Items from a dataset:
+ + +

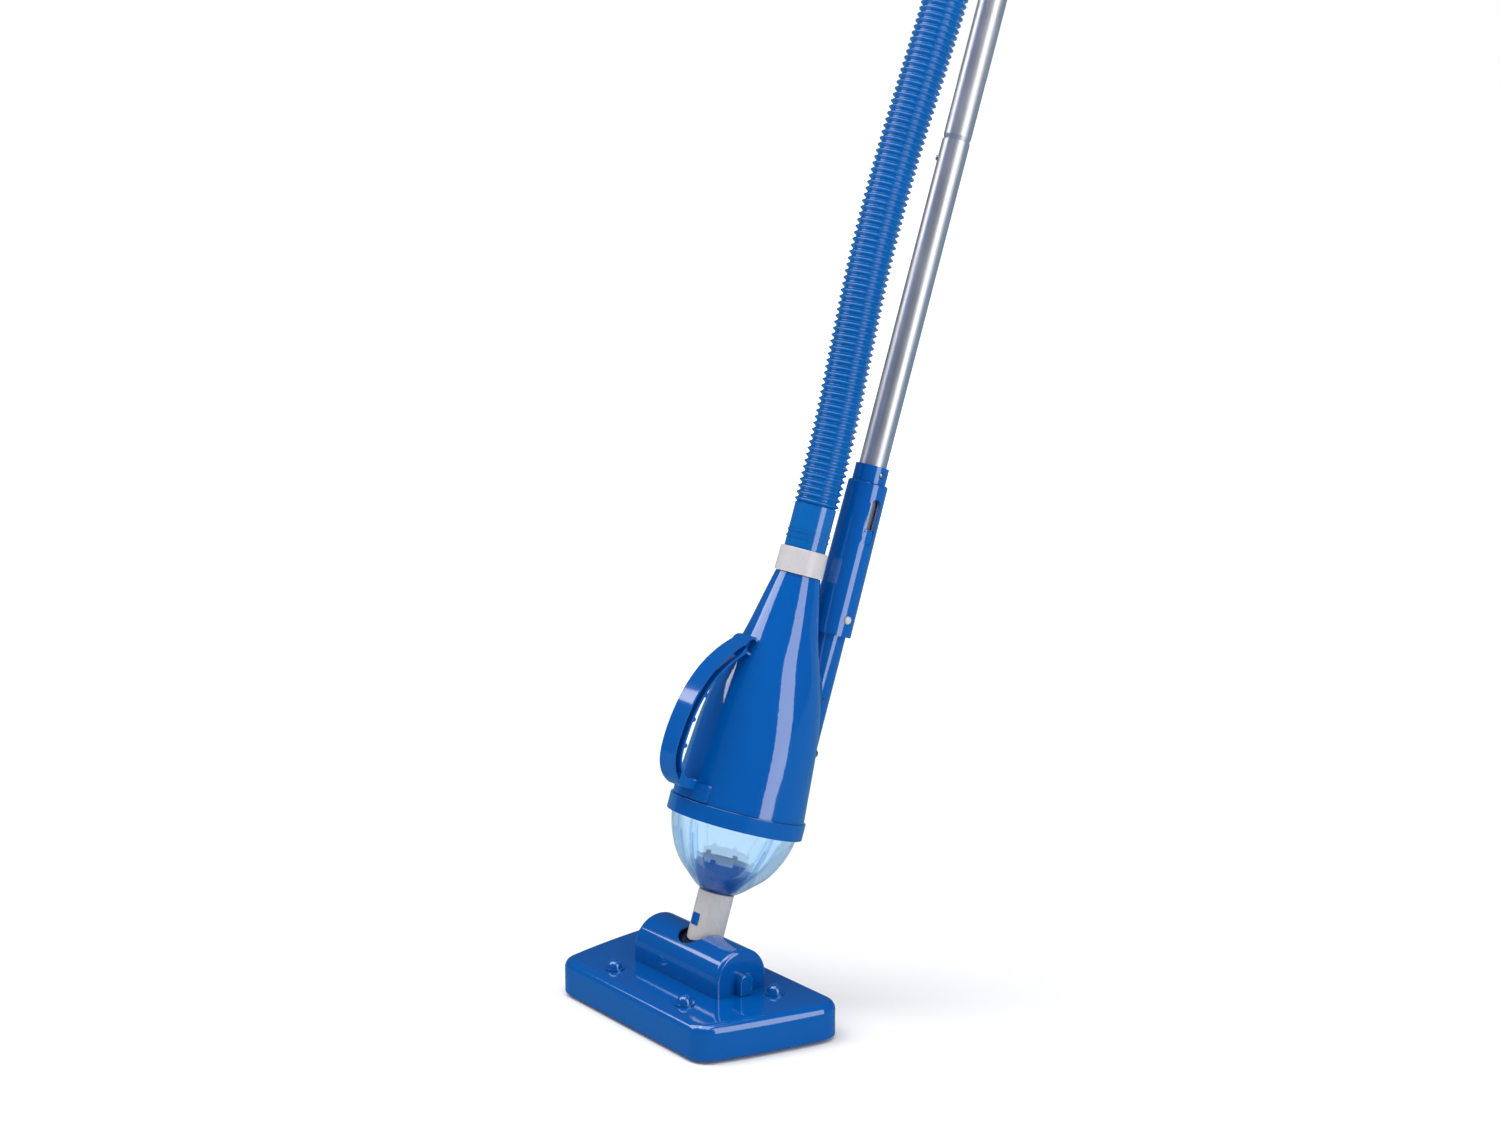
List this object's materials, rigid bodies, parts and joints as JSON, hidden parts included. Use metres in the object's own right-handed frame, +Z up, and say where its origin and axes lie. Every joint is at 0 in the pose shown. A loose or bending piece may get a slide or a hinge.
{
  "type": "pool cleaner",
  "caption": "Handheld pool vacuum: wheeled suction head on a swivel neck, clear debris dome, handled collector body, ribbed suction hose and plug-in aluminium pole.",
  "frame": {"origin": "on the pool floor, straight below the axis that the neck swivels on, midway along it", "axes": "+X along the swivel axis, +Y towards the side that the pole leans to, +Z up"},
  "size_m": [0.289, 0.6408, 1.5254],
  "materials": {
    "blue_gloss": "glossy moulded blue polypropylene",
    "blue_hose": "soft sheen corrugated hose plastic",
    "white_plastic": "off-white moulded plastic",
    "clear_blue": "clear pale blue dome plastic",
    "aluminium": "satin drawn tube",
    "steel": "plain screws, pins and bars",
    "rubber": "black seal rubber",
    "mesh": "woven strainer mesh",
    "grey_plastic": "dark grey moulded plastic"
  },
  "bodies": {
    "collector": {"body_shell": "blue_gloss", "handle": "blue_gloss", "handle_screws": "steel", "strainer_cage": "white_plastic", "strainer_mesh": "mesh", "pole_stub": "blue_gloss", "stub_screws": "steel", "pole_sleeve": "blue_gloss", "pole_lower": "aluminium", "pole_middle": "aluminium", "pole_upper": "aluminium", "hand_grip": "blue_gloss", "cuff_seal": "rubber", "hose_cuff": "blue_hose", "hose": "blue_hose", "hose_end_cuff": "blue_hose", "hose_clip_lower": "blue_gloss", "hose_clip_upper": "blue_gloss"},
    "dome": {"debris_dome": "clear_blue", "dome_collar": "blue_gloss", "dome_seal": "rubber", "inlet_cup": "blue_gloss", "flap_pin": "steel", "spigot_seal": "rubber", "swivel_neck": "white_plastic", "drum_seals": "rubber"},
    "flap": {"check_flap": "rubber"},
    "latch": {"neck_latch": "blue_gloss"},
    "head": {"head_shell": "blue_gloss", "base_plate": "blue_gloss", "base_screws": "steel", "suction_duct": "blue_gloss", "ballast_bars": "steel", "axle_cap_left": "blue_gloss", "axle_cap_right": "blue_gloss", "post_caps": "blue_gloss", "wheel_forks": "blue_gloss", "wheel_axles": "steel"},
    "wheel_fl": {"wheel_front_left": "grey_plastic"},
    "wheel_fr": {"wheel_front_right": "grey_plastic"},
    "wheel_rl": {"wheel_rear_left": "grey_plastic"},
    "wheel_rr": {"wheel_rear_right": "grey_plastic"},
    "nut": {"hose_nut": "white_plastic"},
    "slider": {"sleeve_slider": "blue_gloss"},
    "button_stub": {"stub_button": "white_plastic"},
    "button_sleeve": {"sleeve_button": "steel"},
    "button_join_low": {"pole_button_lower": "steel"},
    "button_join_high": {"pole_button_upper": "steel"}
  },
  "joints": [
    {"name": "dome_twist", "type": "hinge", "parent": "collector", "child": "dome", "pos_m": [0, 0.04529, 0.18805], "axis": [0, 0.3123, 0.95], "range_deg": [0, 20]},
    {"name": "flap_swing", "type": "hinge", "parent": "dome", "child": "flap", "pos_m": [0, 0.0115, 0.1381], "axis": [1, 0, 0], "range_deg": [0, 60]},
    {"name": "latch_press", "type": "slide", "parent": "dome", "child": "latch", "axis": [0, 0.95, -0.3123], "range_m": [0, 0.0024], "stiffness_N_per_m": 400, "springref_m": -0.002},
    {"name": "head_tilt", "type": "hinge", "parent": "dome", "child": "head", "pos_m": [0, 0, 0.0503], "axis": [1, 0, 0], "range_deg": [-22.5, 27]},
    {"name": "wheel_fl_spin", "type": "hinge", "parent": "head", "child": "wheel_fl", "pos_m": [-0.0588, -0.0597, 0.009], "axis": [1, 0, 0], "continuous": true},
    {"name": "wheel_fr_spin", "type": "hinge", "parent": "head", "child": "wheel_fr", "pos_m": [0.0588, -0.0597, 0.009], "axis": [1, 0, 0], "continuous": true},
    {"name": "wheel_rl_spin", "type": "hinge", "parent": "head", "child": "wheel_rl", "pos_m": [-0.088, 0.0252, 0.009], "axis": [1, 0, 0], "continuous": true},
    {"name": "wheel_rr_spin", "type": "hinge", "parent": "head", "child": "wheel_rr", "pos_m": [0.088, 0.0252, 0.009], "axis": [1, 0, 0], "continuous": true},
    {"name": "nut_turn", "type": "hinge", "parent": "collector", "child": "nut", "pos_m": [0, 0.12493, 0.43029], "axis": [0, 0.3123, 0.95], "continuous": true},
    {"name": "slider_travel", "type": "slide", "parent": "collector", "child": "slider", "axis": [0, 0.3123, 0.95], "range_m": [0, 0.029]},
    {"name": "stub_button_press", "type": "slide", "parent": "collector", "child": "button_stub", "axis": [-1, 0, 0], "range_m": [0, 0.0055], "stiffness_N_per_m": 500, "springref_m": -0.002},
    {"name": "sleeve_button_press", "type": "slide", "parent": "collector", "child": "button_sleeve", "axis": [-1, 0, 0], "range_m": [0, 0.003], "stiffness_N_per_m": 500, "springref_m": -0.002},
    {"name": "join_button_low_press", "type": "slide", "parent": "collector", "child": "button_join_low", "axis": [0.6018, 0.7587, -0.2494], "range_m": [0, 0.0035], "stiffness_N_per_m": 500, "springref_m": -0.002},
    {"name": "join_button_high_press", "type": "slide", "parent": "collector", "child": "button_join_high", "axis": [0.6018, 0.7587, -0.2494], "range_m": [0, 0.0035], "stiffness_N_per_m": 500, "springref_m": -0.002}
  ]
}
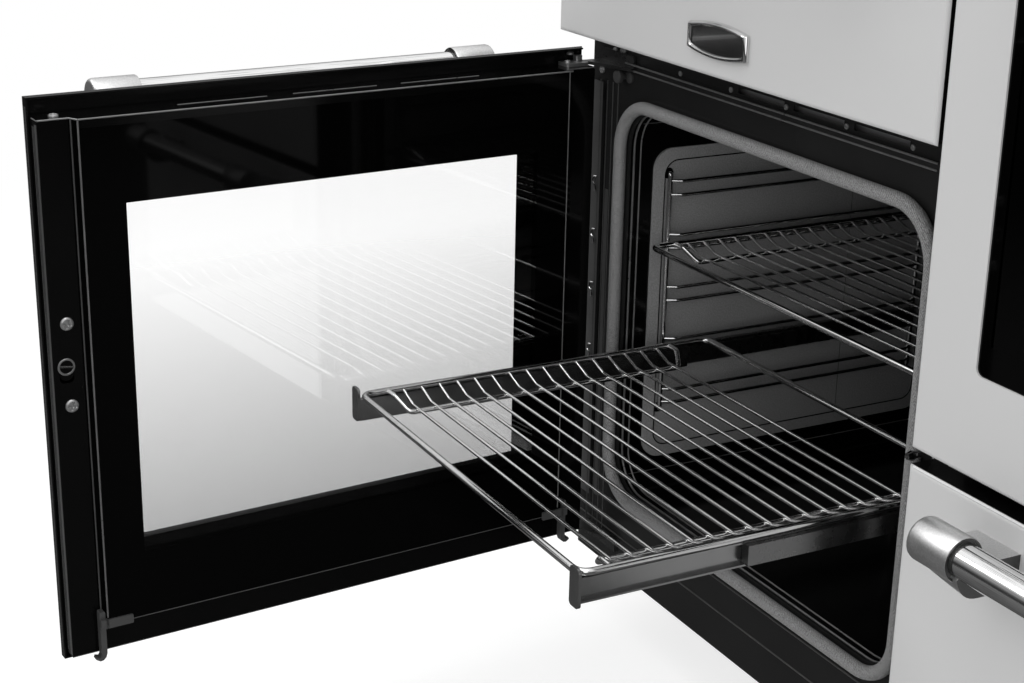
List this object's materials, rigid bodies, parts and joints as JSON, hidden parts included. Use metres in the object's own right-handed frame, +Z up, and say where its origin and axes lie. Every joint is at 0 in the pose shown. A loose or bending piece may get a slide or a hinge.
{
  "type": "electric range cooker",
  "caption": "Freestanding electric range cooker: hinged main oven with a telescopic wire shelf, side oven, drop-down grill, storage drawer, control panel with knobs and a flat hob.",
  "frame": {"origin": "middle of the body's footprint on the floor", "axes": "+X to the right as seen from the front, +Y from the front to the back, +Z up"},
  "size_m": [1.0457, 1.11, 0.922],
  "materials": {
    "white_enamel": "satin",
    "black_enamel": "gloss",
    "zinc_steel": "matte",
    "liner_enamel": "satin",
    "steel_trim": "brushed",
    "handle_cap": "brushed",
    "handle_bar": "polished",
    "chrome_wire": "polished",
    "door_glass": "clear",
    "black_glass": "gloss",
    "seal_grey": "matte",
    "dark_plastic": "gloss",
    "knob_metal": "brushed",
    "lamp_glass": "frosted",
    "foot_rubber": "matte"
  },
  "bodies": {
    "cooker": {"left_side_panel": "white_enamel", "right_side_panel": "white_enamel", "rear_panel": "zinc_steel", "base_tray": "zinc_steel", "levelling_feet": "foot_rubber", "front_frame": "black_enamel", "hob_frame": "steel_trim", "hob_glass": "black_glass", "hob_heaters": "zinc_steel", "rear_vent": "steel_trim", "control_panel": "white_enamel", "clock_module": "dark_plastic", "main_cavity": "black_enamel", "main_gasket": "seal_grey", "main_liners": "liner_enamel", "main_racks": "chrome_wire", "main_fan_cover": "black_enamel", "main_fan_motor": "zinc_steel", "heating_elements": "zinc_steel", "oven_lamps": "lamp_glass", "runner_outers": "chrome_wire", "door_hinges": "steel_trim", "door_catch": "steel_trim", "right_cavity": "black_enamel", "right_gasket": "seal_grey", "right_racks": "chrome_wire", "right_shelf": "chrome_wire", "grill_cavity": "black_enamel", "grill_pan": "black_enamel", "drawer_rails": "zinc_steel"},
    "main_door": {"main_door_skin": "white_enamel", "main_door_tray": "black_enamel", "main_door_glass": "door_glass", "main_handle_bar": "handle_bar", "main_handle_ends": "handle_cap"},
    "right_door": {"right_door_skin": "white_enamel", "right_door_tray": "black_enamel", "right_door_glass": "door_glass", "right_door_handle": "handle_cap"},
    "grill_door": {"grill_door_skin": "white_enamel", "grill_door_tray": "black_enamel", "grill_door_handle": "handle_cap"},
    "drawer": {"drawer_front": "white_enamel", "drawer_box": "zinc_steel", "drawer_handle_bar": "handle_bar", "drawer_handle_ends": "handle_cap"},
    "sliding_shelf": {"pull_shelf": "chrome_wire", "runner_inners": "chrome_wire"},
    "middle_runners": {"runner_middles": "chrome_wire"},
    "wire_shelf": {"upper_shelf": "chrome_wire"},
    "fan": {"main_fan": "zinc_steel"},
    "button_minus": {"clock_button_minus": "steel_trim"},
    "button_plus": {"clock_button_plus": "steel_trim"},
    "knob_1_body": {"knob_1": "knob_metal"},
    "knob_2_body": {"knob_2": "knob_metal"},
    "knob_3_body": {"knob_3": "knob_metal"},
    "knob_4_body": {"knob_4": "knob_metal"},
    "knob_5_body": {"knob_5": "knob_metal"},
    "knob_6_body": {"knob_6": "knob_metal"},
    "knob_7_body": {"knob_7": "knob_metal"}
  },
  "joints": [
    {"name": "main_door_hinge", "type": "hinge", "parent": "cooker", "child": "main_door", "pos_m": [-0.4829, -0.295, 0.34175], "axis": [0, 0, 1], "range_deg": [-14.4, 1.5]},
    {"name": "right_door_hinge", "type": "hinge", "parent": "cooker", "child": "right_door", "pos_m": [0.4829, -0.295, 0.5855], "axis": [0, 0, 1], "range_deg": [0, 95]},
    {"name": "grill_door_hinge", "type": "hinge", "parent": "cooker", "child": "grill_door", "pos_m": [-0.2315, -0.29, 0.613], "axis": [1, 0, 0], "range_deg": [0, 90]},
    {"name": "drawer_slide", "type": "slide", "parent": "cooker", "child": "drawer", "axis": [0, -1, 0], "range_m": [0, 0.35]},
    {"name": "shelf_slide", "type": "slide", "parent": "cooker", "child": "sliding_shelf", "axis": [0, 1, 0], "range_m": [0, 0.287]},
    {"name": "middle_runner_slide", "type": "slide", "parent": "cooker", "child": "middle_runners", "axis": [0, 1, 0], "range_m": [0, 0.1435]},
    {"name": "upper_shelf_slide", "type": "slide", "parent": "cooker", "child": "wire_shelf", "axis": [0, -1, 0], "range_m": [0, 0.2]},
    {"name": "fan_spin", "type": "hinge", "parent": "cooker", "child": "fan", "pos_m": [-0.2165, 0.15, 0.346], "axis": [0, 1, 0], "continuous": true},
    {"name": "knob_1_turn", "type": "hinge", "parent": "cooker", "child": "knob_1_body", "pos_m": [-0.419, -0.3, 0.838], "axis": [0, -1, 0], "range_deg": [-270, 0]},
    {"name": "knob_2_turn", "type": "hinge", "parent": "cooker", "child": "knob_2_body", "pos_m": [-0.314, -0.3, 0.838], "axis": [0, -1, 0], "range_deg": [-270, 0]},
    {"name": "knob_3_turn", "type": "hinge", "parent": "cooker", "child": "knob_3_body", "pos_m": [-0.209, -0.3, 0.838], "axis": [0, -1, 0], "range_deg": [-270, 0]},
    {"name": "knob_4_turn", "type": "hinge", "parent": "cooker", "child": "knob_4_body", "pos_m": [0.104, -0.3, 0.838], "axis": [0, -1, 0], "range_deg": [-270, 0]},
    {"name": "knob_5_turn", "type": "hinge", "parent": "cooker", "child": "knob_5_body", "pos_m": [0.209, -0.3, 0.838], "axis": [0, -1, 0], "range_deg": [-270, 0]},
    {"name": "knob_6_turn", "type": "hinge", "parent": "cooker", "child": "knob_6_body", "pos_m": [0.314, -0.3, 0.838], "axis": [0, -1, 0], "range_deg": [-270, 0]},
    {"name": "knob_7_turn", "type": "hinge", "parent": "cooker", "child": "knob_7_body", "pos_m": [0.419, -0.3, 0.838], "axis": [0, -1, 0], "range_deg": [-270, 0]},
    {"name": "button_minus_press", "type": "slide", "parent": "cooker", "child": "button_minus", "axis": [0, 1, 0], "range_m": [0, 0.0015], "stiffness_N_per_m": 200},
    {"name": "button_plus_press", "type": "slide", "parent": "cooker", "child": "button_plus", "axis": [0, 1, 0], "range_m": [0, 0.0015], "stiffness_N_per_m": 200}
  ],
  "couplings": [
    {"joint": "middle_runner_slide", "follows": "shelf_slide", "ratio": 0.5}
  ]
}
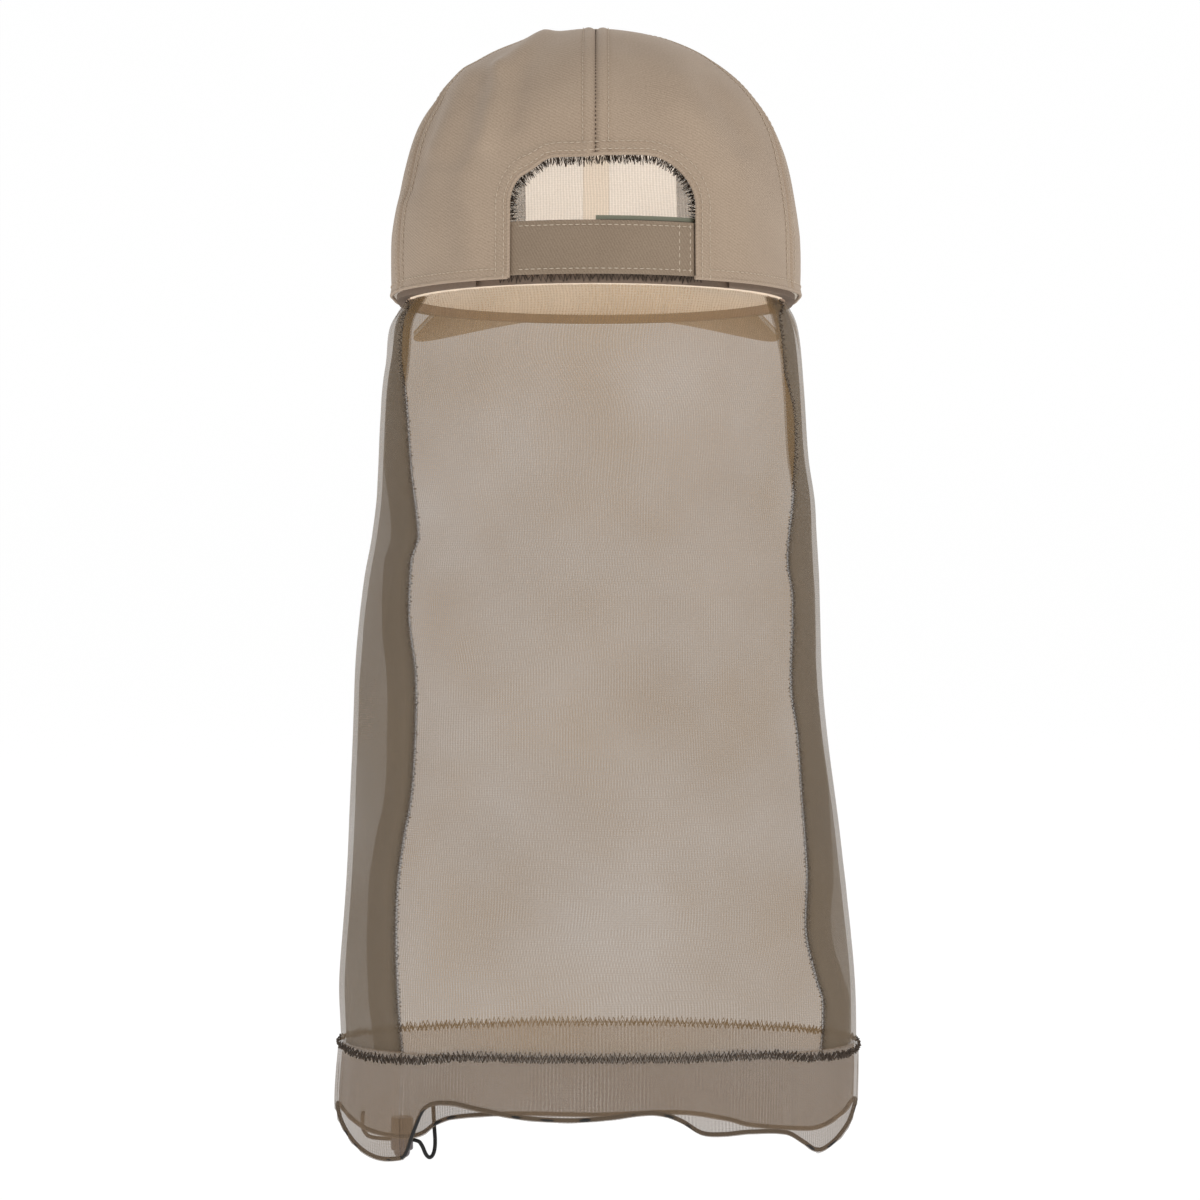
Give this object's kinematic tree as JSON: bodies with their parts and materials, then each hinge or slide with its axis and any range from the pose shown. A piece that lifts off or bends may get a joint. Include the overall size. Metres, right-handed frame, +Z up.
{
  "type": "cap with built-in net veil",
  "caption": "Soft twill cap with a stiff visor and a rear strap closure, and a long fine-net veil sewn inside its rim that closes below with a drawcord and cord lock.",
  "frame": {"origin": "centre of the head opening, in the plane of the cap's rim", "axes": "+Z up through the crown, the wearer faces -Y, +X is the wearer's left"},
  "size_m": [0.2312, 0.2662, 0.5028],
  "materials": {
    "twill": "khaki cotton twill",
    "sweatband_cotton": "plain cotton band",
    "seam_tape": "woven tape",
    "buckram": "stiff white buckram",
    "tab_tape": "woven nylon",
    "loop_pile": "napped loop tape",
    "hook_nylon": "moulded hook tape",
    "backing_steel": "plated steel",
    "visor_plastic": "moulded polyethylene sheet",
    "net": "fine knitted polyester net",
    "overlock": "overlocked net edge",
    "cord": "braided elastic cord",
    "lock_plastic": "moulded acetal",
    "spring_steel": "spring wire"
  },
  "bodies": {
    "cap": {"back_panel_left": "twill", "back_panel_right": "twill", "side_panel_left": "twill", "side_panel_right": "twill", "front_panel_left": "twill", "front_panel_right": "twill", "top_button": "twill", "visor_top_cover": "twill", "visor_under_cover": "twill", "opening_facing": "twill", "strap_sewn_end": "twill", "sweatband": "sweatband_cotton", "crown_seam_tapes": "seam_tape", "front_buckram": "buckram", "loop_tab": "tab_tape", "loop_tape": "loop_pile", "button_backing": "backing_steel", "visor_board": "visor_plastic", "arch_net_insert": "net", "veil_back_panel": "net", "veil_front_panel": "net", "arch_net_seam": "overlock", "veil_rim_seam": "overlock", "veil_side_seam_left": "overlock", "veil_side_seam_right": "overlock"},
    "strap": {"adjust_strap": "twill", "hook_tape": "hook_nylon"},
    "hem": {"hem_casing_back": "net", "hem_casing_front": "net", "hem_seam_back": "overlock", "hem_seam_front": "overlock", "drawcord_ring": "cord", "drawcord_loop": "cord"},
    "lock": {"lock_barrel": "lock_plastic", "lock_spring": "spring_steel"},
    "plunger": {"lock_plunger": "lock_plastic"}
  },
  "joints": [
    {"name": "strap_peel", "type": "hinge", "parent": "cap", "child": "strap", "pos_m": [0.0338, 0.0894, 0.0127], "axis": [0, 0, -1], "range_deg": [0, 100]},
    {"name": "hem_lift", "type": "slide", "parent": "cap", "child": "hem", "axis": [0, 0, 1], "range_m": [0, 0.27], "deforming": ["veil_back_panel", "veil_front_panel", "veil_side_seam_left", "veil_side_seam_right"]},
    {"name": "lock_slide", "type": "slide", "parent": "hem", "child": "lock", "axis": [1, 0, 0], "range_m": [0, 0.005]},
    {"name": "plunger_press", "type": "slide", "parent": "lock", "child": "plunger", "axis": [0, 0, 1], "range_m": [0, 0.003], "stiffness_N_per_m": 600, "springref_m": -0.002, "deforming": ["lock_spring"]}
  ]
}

+ + +

> Required work:
Out of the records, collect only those lines that contain the string "with".

> Answer to this task:
  "caption": "Freestanding electric range cooker: hinged main oven with a telescopic wire shelf, side oven, drop-down grill, storage drawer, control panel with knobs and a flat hob.",
Give this object's kinematic tree as JSON: bodies with their parts and materials, then each hinge or slide with its axis and any range from the pose shown. A piece that lifts off or bends may get a joint. Include the overall size. Metres, right-handed frame, +Z up.
  "type": "cap with built-in net veil",
  "caption": "Soft twill cap with a stiff visor and a rear strap closure, and a long fine-net veil sewn inside its rim that closes below with a drawcord and cord lock.",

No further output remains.